The easter eggs and callbacks are many layered and textured. Jarmusch is sampling here from film and pop-culture lore and history like an overactive hip-hop producer with a legal team on retainer. There are blink-and-you’ll miss them moments, such as when Murray stumbles into a newly empty grave with the headstone marked “Samuel Fuller,” the name of the revered renegade low-budget filmmaker. The there are the obvious homages, such as when a convenience store clerk calls tells Gomez and her hipster cohorts that their ’70s Pontiac is “very George Romero,” then a moment later tells them them to “Stay sick,” and another kid in the shop adds, “Turn blue,” with both phrases being pulled from The Cramps song “Surfin’ Dead” which appears on the soundtrack to the “Night of the Living Dead” follow-up “Return of the Living Dead.”

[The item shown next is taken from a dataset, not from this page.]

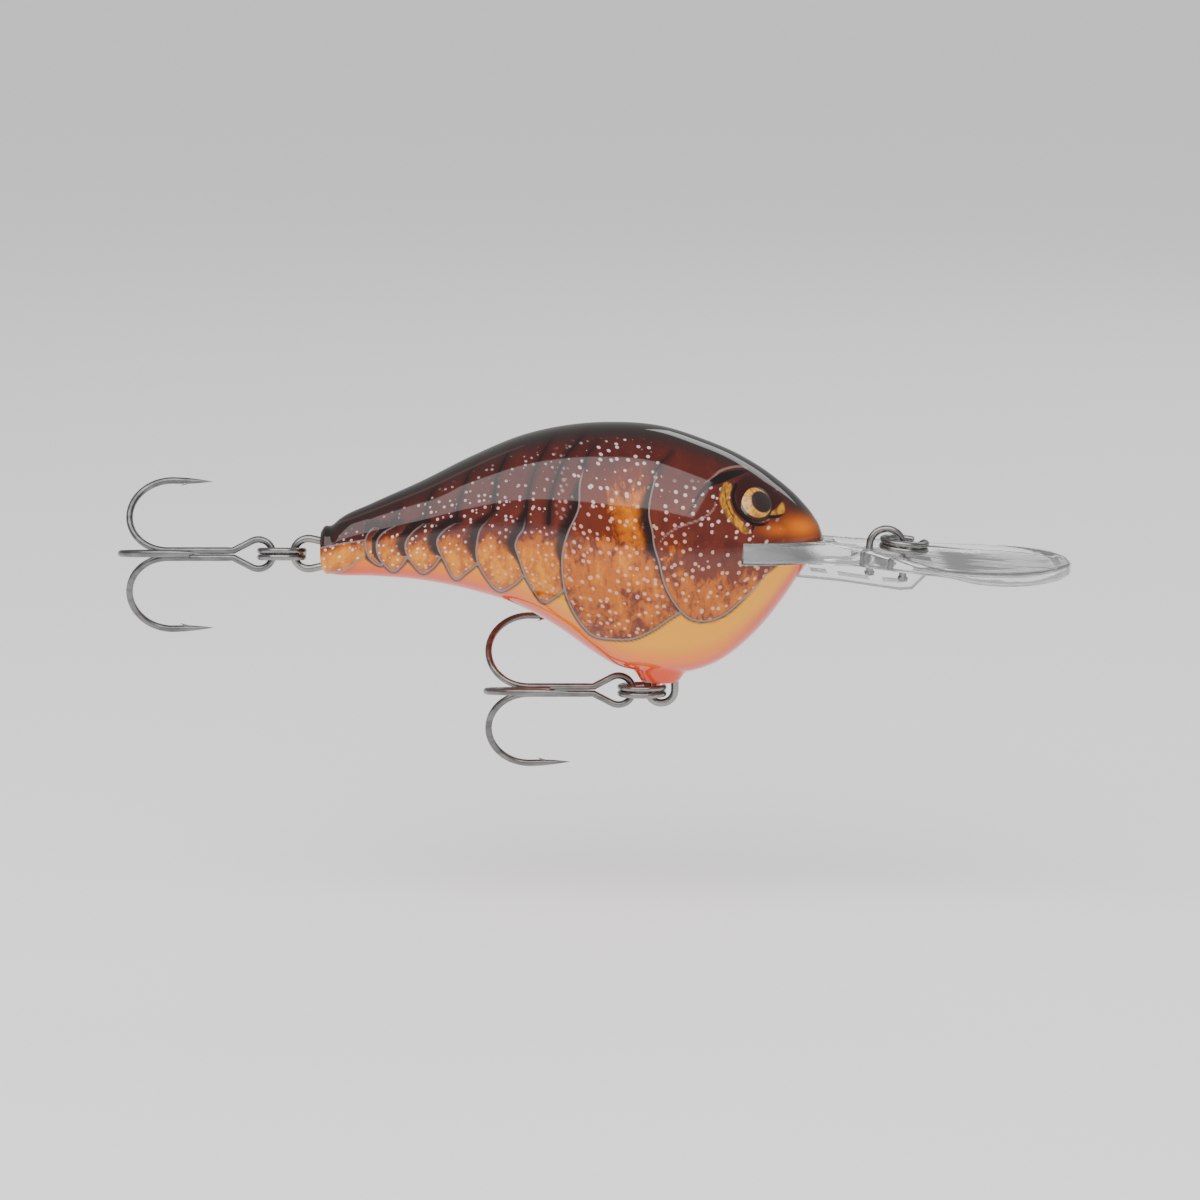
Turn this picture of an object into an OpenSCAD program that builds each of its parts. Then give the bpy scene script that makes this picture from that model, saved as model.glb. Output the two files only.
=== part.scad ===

The world is perfect. Appreciate the details.

RZA, playing a WU-PS delivery driver, says “The world is perfect. Appreciate the details.” The same might not be said for the film, but it’s pretty darn good and you may revel in the details.

Through it all Murray plays it straight. As if he’s in one of Jarmusch’s Cannes-contending dramadies. And this is no “Zombieland” walk-on for him. He’s in the film from the first scene to the very last and provides its center. Stay sick, Bill.

“The Dead Don’t Die” opens June 14. Flag Day.